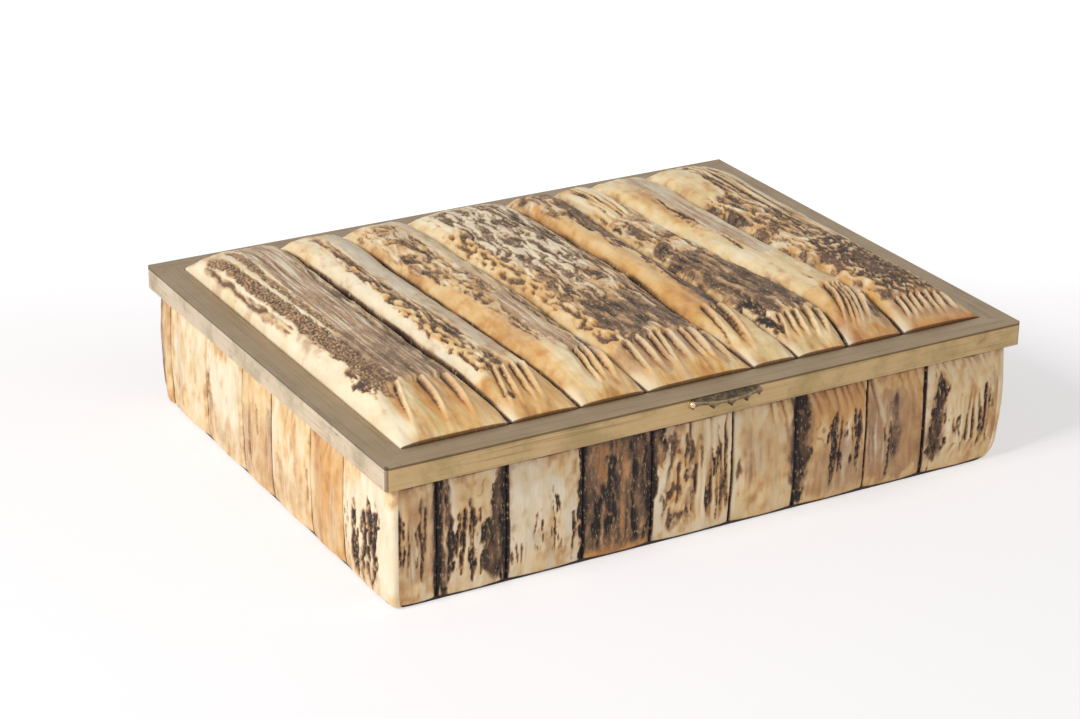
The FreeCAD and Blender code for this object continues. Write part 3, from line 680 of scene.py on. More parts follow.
def eased(value, stations, values):
    """A smooth curve through the values at the stations."""
    stations = np.asarray(stations, float)
    values = np.asarray(values, float)
    slopes = np.gradient(values, stations)
    place = np.clip(np.searchsorted(stations, value, side="right") - 1, 0, len(stations) - 2)
    width = stations[place + 1] - stations[place]
    t = np.clip((value - stations[place]) / width, 0, 1)
    rest = 1 - t
    return (
        values[place] * (1 + 2 * t) * rest * rest
        + slopes[place] * width * t * rest * rest
        + values[place + 1] * t * t * (3 - 2 * t)
        - slopes[place + 1] * width * t * t * rest
    )


# Surface styles: each gives what it does to a slab, x across it and y along it


def swirled(x, y, seed, strength=1.0):
    """Places drawn out of true, so that lines swirl about as they run along."""
    bend = 2.2 * swell(x / 7, y / 15, seed) + 0.9 * swell(x / 2.8, y / 6, seed + 1)
    pull = 3.6 * swell(x / 6, y / 12, seed + 2) + 1.3 * swell(x / 2.5, y / 5, seed + 3)
    return x + strength * bend, y + strength * pull


def burr(x, y, seed):
    """Gnarled bark: swirling folds drawn out along the slab, polished on top."""
    flow_x, flow_y = swirled(x, y, seed + 10)
    fold = swell(flow_x / 2.2, flow_y / 10, seed + 3)
    fold = fold + 0.5 * swell(flow_x / 1.0, flow_y / 4, seed + 4)
    patch = layered(x / 7, y / 18, seed + 7, 3)
    grit = layered(x / 0.8, y / 1.7, seed + 5, 2)
    knob = step(0.34, 0.62, swell(flow_x / 2.3, flow_y / 4.4, seed + 6))
    line = np.exp(-(((fold + 0.14) / 0.09) ** 2))
    return {
        "relief": 0.6 * fold - 0.3 * line + 0.35 * knob + 0.12 * grit + 0.25 * patch - 0.1,
        "bark": np.clip(
            0.3 - 0.46 * fold + 0.3 * line - 0.3 * knob + 0.16 * grit + 0.4 * patch, 0, 0.85,
        ),
        "warmth": 0.4 + 0.35 * layered(x / 4, y / 8, seed + 8, 2) + 0.3 * knob,
        "grey": np.clip(0.3 + 0.6 * layered(x / 5, y / 13, seed + 9, 2) - 0.4 * knob, 0, 1),
        "pale": np.clip(0.75 * step(0.3, 0.75, fold) - 0.4 * patch, 0, 1),
    }


def wrinkle(x, y, seed):
    """Long dark furrows between thin whitish ridges."""
    flow_x, flow_y = swirled(x, y, seed + 10, 0.6)
    lines = swell(flow_x / 1.3, flow_y / 15, seed + 2)
    lines = lines + 0.45 * swell(flow_x / 0.7, flow_y / 6, seed + 3)
    grit = layered(x / 0.8, y / 2, seed + 4, 2)
    ridge = step(0.1, 0.6, lines)
    furrow = step(-0.05, 0.45, -lines)
    return {
        "relief": 0.5 * ridge - 0.6 * furrow + 0.1 * grit - 0.1,
        "bark": np.clip(0.42 + 0.5 * furrow - 0.4 * ridge + 0.2 * grit, 0, 1),
        "warmth": 0.34 + 0.3 * layered(x / 5, y / 9, seed + 5, 2),
        "grey": 0.4 + 0.35 * layered(x / 4, y / 18, seed + 6, 2),
        "pale": 0.7 * step(0.4, 0.8, lines),
    }


def pearl(x, y, seed):
    """Rounded nodules that run into one another, with brown hollows between them."""
    flow_x, flow_y = swirled(x, y, seed + 10, 0.45)
    swelling = swell(flow_x / 1.9, flow_y / 5.2, seed + 3)
    swelling = swelling + 0.35 * swell(flow_x / 0.95, flow_y / 2.4, seed + 4)
    grit = layered(x / 0.8, y / 1.5, seed + 5, 2)
    bead = step(-0.2, 0.14, swelling)
    hollow = step(0.12, 0.5, -swelling)
    return {
        "relief": 0.75 * np.sqrt(bead) - 0.4 * hollow - 0.3 + 0.1 * grit,
        "bark": np.clip(0.42 - 0.44 * bead + 0.26 * hollow + 0.2 * grit, 0, 1),
        "warmth": 0.52 + 0.3 * layered(x / 3, y / 5, seed + 6, 2) - 0.2 * step(0.3, 0.7, swelling),
        "grey": 0.0,
        "pale": 0.55 * step(0.35, 0.8, swelling),
    }


def pitted(x, y, seed):
    """Flat brown bark covered with fine pits and crumbs."""
    grain = layered(x / 0.75, y / 1.3, seed + 1, 2)
    patch = layered(x / 2.2, y / 7, seed + 2, 3)
    crumb = step(0.0, 0.5, grain)
    pit = step(0.05, 0.45, -grain)
    return {
        "relief": -0.45 + 0.3 * crumb - 0.3 * pit + 0.25 * patch,
        "bark": np.clip(0.47 + 0.26 * pit - 0.3 * crumb - 0.25 * patch, 0, 0.85),
        "warmth": 0.4 + 0.2 * patch,
        "grey": 0.55 + 0.3 * patch,
        "pale": 0.3 * step(0.3, 0.7, grain),
    }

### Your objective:
Write out all the lines again, exactly as they are.

### Output for this task:
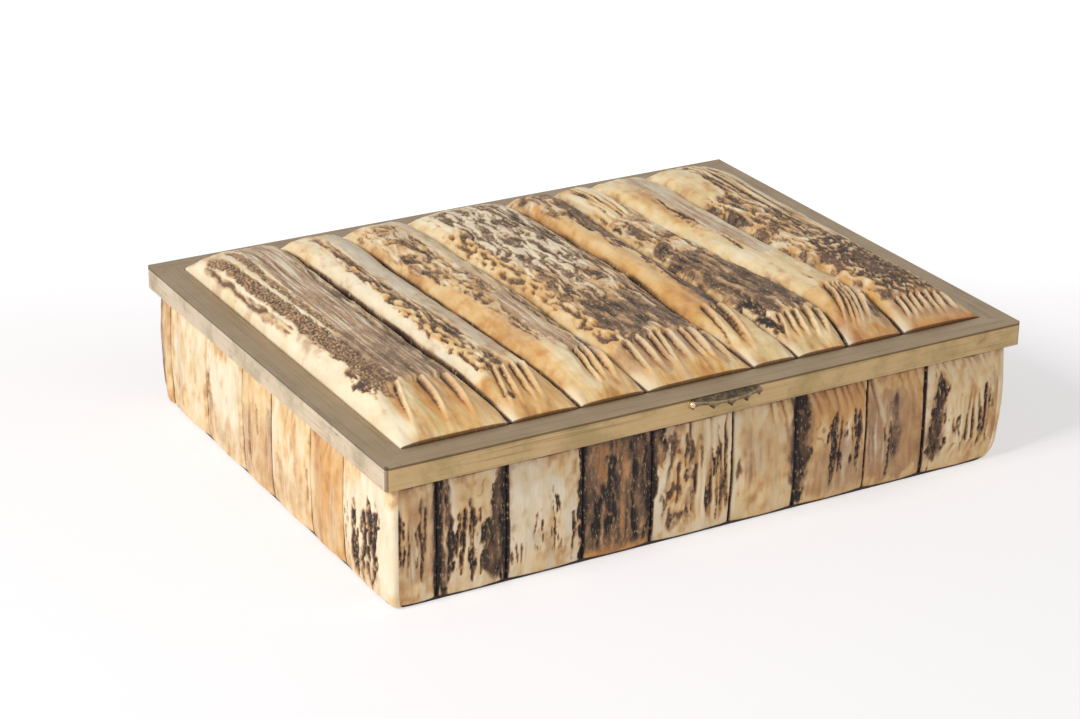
The FreeCAD and Blender code for this object continues. Write part 3, from line 680 of scene.py on. More parts follow.
def eased(value, stations, values):
    """A smooth curve through the values at the stations."""
    stations = np.asarray(stations, float)
    values = np.asarray(values, float)
    slopes = np.gradient(values, stations)
    place = np.clip(np.searchsorted(stations, value, side="right") - 1, 0, len(stations) - 2)
    width = stations[place + 1] - stations[place]
    t = np.clip((value - stations[place]) / width, 0, 1)
    rest = 1 - t
    return (
        values[place] * (1 + 2 * t) * rest * rest
        + slopes[place] * width * t * rest * rest
        + values[place + 1] * t * t * (3 - 2 * t)
        - slopes[place + 1] * width * t * t * rest
    )


# Surface styles: each gives what it does to a slab, x across it and y along it


def swirled(x, y, seed, strength=1.0):
    """Places drawn out of true, so that lines swirl about as they run along."""
    bend = 2.2 * swell(x / 7, y / 15, seed) + 0.9 * swell(x / 2.8, y / 6, seed + 1)
    pull = 3.6 * swell(x / 6, y / 12, seed + 2) + 1.3 * swell(x / 2.5, y / 5, seed + 3)
    return x + strength * bend, y + strength * pull


def burr(x, y, seed):
    """Gnarled bark: swirling folds drawn out along the slab, polished on top."""
    flow_x, flow_y = swirled(x, y, seed + 10)
    fold = swell(flow_x / 2.2, flow_y / 10, seed + 3)
    fold = fold + 0.5 * swell(flow_x / 1.0, flow_y / 4, seed + 4)
    patch = layered(x / 7, y / 18, seed + 7, 3)
    grit = layered(x / 0.8, y / 1.7, seed + 5, 2)
    knob = step(0.34, 0.62, swell(flow_x / 2.3, flow_y / 4.4, seed + 6))
    line = np.exp(-(((fold + 0.14) / 0.09) ** 2))
    return {
        "relief": 0.6 * fold - 0.3 * line + 0.35 * knob + 0.12 * grit + 0.25 * patch - 0.1,
        "bark": np.clip(
            0.3 - 0.46 * fold + 0.3 * line - 0.3 * knob + 0.16 * grit + 0.4 * patch, 0, 0.85,
        ),
        "warmth": 0.4 + 0.35 * layered(x / 4, y / 8, seed + 8, 2) + 0.3 * knob,
        "grey": np.clip(0.3 + 0.6 * layered(x / 5, y / 13, seed + 9, 2) - 0.4 * knob, 0, 1),
        "pale": np.clip(0.75 * step(0.3, 0.75, fold) - 0.4 * patch, 0, 1),
    }


def wrinkle(x, y, seed):
    """Long dark furrows between thin whitish ridges."""
    flow_x, flow_y = swirled(x, y, seed + 10, 0.6)
    lines = swell(flow_x / 1.3, flow_y / 15, seed + 2)
    lines = lines + 0.45 * swell(flow_x / 0.7, flow_y / 6, seed + 3)
    grit = layered(x / 0.8, y / 2, seed + 4, 2)
    ridge = step(0.1, 0.6, lines)
    furrow = step(-0.05, 0.45, -lines)
    return {
        "relief": 0.5 * ridge - 0.6 * furrow + 0.1 * grit - 0.1,
        "bark": np.clip(0.42 + 0.5 * furrow - 0.4 * ridge + 0.2 * grit, 0, 1),
        "warmth": 0.34 + 0.3 * layered(x / 5, y / 9, seed + 5, 2),
        "grey": 0.4 + 0.35 * layered(x / 4, y / 18, seed + 6, 2),
        "pale": 0.7 * step(0.4, 0.8, lines),
    }


def pearl(x, y, seed):
    """Rounded nodules that run into one another, with brown hollows between them."""
    flow_x, flow_y = swirled(x, y, seed + 10, 0.45)
    swelling = swell(flow_x / 1.9, flow_y / 5.2, seed + 3)
    swelling = swelling + 0.35 * swell(flow_x / 0.95, flow_y / 2.4, seed + 4)
    grit = layered(x / 0.8, y / 1.5, seed + 5, 2)
    bead = step(-0.2, 0.14, swelling)
    hollow = step(0.12, 0.5, -swelling)
    return {
        "relief": 0.75 * np.sqrt(bead) - 0.4 * hollow - 0.3 + 0.1 * grit,
        "bark": np.clip(0.42 - 0.44 * bead + 0.26 * hollow + 0.2 * grit, 0, 1),
        "warmth": 0.52 + 0.3 * layered(x / 3, y / 5, seed + 6, 2) - 0.2 * step(0.3, 0.7, swelling),
        "grey": 0.0,
        "pale": 0.55 * step(0.35, 0.8, swelling),
    }


def pitted(x, y, seed):
    """Flat brown bark covered with fine pits and crumbs."""
    grain = layered(x / 0.75, y / 1.3, seed + 1, 2)
    patch = layered(x / 2.2, y / 7, seed + 2, 3)
    crumb = step(0.0, 0.5, grain)
    pit = step(0.05, 0.45, -grain)
    return {
        "relief": -0.45 + 0.3 * crumb - 0.3 * pit + 0.25 * patch,
        "bark": np.clip(0.47 + 0.26 * pit - 0.3 * crumb - 0.25 * patch, 0, 0.85),
        "warmth": 0.4 + 0.2 * patch,
        "grey": 0.55 + 0.3 * patch,
        "pale": 0.3 * step(0.3, 0.7, grain),
    }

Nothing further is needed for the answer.